• **Directive**: Copy every line of the material below word for word.

• **Given information**:

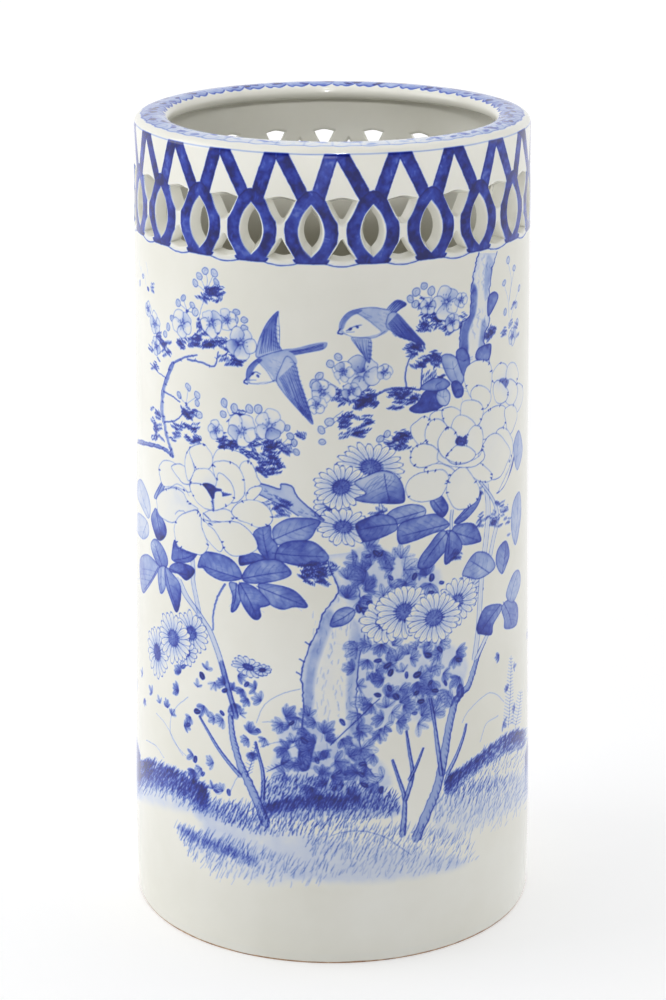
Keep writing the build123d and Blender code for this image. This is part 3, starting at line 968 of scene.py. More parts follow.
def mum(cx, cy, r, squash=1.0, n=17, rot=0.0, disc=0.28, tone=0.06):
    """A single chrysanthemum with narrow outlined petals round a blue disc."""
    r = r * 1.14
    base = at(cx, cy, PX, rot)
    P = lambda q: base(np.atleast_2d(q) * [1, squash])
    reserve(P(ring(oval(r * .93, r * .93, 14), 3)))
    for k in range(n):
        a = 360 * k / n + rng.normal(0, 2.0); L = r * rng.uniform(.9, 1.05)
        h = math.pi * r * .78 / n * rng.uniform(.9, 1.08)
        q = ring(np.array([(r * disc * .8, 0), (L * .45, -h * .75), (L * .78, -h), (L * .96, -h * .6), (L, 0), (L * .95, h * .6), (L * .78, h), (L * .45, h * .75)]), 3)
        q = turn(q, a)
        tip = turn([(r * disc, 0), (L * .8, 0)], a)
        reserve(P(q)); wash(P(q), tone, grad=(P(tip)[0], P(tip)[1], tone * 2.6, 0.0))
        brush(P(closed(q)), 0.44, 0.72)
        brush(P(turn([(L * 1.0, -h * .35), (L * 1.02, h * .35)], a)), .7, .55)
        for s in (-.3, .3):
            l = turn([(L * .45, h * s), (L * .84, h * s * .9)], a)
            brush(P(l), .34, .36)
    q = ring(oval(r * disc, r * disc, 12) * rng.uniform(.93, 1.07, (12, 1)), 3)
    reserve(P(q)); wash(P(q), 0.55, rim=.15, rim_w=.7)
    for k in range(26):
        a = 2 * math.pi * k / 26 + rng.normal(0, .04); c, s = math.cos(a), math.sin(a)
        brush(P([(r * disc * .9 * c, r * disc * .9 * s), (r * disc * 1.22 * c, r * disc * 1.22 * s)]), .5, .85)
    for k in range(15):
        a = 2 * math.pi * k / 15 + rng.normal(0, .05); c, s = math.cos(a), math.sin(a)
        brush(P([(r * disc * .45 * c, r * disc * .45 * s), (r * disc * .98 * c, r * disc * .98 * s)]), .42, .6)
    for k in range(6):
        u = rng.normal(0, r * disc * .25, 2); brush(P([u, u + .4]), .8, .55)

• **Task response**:
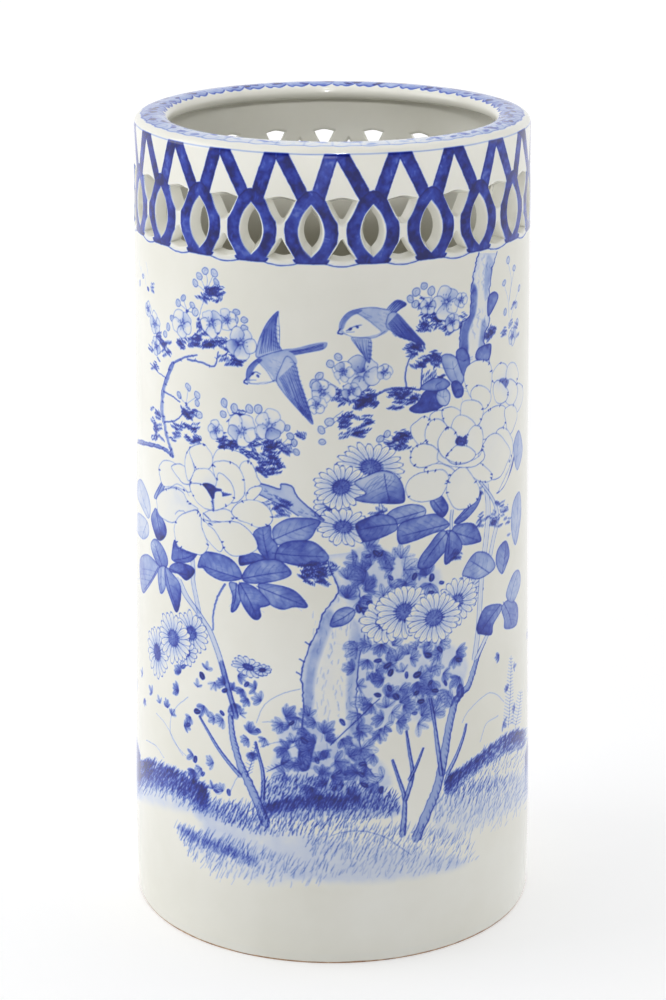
Keep writing the build123d and Blender code for this image. This is part 3, starting at line 968 of scene.py. More parts follow.
def mum(cx, cy, r, squash=1.0, n=17, rot=0.0, disc=0.28, tone=0.06):
    """A single chrysanthemum with narrow outlined petals round a blue disc."""
    r = r * 1.14
    base = at(cx, cy, PX, rot)
    P = lambda q: base(np.atleast_2d(q) * [1, squash])
    reserve(P(ring(oval(r * .93, r * .93, 14), 3)))
    for k in range(n):
        a = 360 * k / n + rng.normal(0, 2.0); L = r * rng.uniform(.9, 1.05)
        h = math.pi * r * .78 / n * rng.uniform(.9, 1.08)
        q = ring(np.array([(r * disc * .8, 0), (L * .45, -h * .75), (L * .78, -h), (L * .96, -h * .6), (L, 0), (L * .95, h * .6), (L * .78, h), (L * .45, h * .75)]), 3)
        q = turn(q, a)
        tip = turn([(r * disc, 0), (L * .8, 0)], a)
        reserve(P(q)); wash(P(q), tone, grad=(P(tip)[0], P(tip)[1], tone * 2.6, 0.0))
        brush(P(closed(q)), 0.44, 0.72)
        brush(P(turn([(L * 1.0, -h * .35), (L * 1.02, h * .35)], a)), .7, .55)
        for s in (-.3, .3):
            l = turn([(L * .45, h * s), (L * .84, h * s * .9)], a)
            brush(P(l), .34, .36)
    q = ring(oval(r * disc, r * disc, 12) * rng.uniform(.93, 1.07, (12, 1)), 3)
    reserve(P(q)); wash(P(q), 0.55, rim=.15, rim_w=.7)
    for k in range(26):
        a = 2 * math.pi * k / 26 + rng.normal(0, .04); c, s = math.cos(a), math.sin(a)
        brush(P([(r * disc * .9 * c, r * disc * .9 * s), (r * disc * 1.22 * c, r * disc * 1.22 * s)]), .5, .85)
    for k in range(15):
        a = 2 * math.pi * k / 15 + rng.normal(0, .05); c, s = math.cos(a), math.sin(a)
        brush(P([(r * disc * .45 * c, r * disc * .45 * s), (r * disc * .98 * c, r * disc * .98 * s)]), .42, .6)
    for k in range(6):
        u = rng.normal(0, r * disc * .25, 2); brush(P([u, u + .4]), .8, .55)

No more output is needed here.